Ground Force Training > Blog > OHS > “Inadequate” OHS Investigation

A judge in Newfoundland and Labrador recently described a recent occupational health and safety investigation that followed a fatal accident as “completely inadequate” and dismissed the charges brought against the employer by Service NL. It is unknown what NL OHS officials plan to do to remedy the situation and fix the investigation process.

The incident in question happened in June 2015, in Trepassey, when 20-year-old C.J. Curtis, was working on a roof and plummeted through a skylight to the ground 20 feet below, killing him. According to a police report, no harness was in use at the time of the accident. The worker’s employer, Southern Construction (1981) Ltd. was charged with four occupational health and safety violations, but Judge James Walsh dismissed the charges, noting that the company was “safety conscious” and had a safety plan in place, and he took direct aim at both the RCMP investigation and the investigation conducted by provincial occupational health and safety officials.

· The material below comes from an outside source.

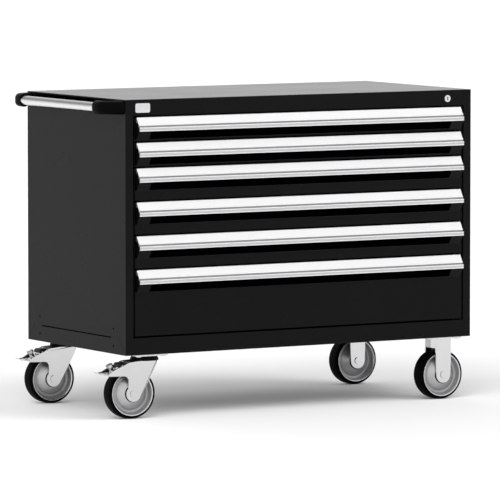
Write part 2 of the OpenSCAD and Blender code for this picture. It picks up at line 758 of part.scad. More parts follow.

The judge noted that the matter “was poorly investigated.” He said there was no evidence that the accident scene had been secured immediately after the accident and had been preserved for the duration of the investigation. He noted that no one took measurements of the various points at the site of the accident; most of the evidence consisted of “rough estimates and speculation.” He also noted that no photos were taken at the scene until more than eight hours after the accident.

In a statement, Judge Walsh said, “This investigation was completely inadequate… The event of June 16, 2015, in which Mr. Curtis lost his life, is tragic. The Crown has, I conclude, conceded that the company had done what it was required to do with regard to his safety.” He added, “Southern Construction presents as a good corporate citizen that is very safety conscious. It has a safety plan in place. It ensured that its workers received proper safety training. It ensured that proper safety equipment for each worker was on site.” Put simply, the sloppiness of the investigation meant Service NL had essentially conceded the case to Southern Construction.

In their defense, Service NL noted the incident occurred at around 8:35 a.m., and their occupational health and safety division was notified at 12:20 p.m., about four hours later. By the time investigators were notified and traveled to the job site, another 3½ hours had passed, at which time “the officers then proceeded to carry out their investigation in accordance with established policies and procedures for such an incident.”

Service NL has promised to conduct a further review of Judge Walsh’s rationale for dismissing the charges and will determine whether procedural changes are necessary for investigations.